Warum diese Gewalt und diese Aggression allem Neuen gegenüber? Woher kommt der deutsche Ordnungswahn, der einen „sauberen“ Garten als Idealbild einer intakten Natur vorzieht? Wie kam es, dass so viele Menschen das Verständnis für die Natur verloren, obwohl sie direkt ihrer Mitte entsprangen? Wir alle sind Teil der Natur und sollten uns auch entsprechend verhalten. Jeder einzelne kann so leben, dass er einen geringen Beitrag leistet. Ohne Geld, ohne Aufwand. Schon allein den anderen anzunehmen und einfach sein zu lassen, ist ein wichtiger Schritt. Nicht jedes „Unkraut“ zwischen den Ritzen der Wegplatten hervorkratzen. Erst nachdenken, dann handeln. Jeder kann dies tun!

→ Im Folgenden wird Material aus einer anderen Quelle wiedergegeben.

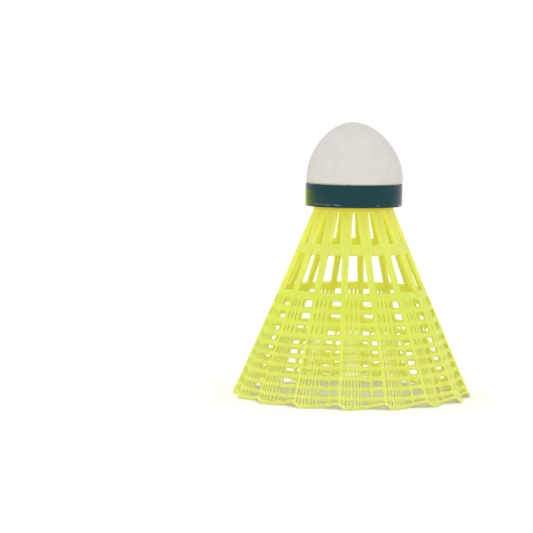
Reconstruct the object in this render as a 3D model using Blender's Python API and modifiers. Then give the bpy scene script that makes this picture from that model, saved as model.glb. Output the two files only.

Wir alle wollen doch in Frieden miteinander leben. Ist das nicht der Grundgedanke einer Gesellschaft, eines Staates? Versuchen wir einfach, es im Kleinen zu schaffen. Verständnis zu haben und von der Andersartigkeit des Gegenübers zu lernen. In meinem speziellen Fall habe ich wenig Hoffnung auf Besserung, aber die Gewissheit, dass sich die Natur auch von meinen Nachbarn nicht austricksen lässt. Die Alten werden schon bald Jungen weichen müssen und diese neue Generation Gärtner bringt wieder ein ökologisches Verständnis sogar ins Kleingartenwesen!
…und den Menschen ein Wohlgefallen. Amen!